→ Data extract
%%

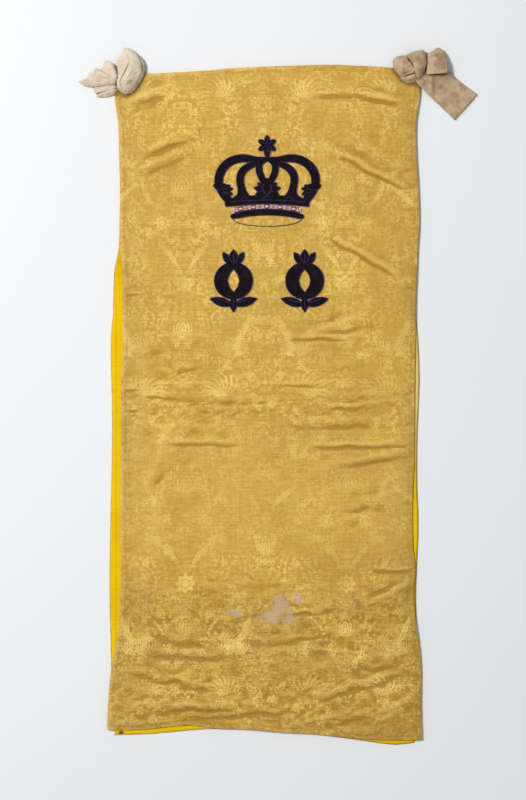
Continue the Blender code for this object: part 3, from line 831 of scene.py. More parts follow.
def clean_cloth(finish, place, y, woven, patch, low):
    """The colour of ground and figure, and the relief of the uneven threads."""
    fleck = finish.streaks(place, 15, 7, 4, 0.65)
    faint = finish.soft_step(abs(y + 120), 50, 120, 0.55, 0.85)
    strength = finish.soft_step(patch, 0.3, 0.65, 0.4, 1.0) * faint.or_more(low)
    threads = finish.streaks(place, 30, 1.6, 3) * 1.3 + finish.streaks(place, 1.3, 40, 3) - 1.15
    flecks = finish.soft_step(fleck, 0.48, 0.6) * (low * 0.8 + 0.25)
    ground = finish.blend(flecks, GROUND, DEEP_GROUND)
    share = woven * strength + threads * 0.65 + fleck * 0.35 + 0.16 - faint * 0.3
    return finish.blend(share, ground, FIGURE), threads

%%

→ Objective
Please reproduce the entire listing, exactly as shown.

→ The answer
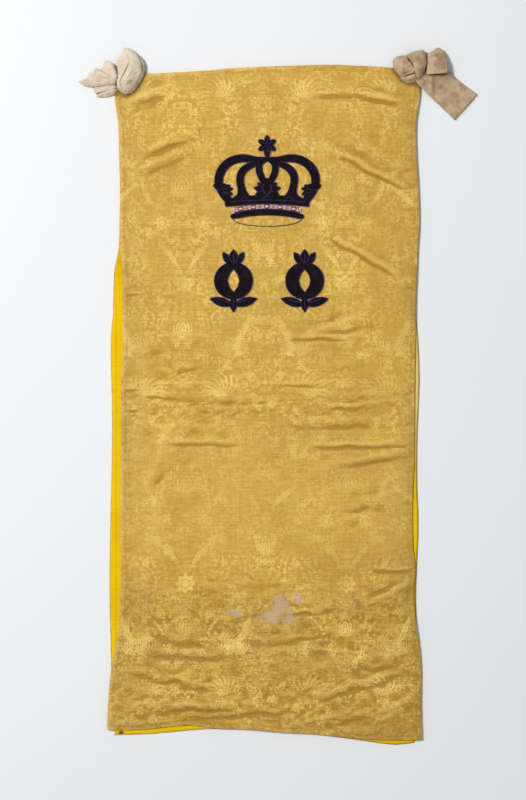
Continue the Blender code for this object: part 3, from line 831 of scene.py. More parts follow.
def clean_cloth(finish, place, y, woven, patch, low):
    """The colour of ground and figure, and the relief of the uneven threads."""
    fleck = finish.streaks(place, 15, 7, 4, 0.65)
    faint = finish.soft_step(abs(y + 120), 50, 120, 0.55, 0.85)
    strength = finish.soft_step(patch, 0.3, 0.65, 0.4, 1.0) * faint.or_more(low)
    threads = finish.streaks(place, 30, 1.6, 3) * 1.3 + finish.streaks(place, 1.3, 40, 3) - 1.15
    flecks = finish.soft_step(fleck, 0.48, 0.6) * (low * 0.8 + 0.25)
    ground = finish.blend(flecks, GROUND, DEEP_GROUND)
    share = woven * strength + threads * 0.65 + fleck * 0.35 + 0.16 - faint * 0.3
    return finish.blend(share, ground, FIGURE), threads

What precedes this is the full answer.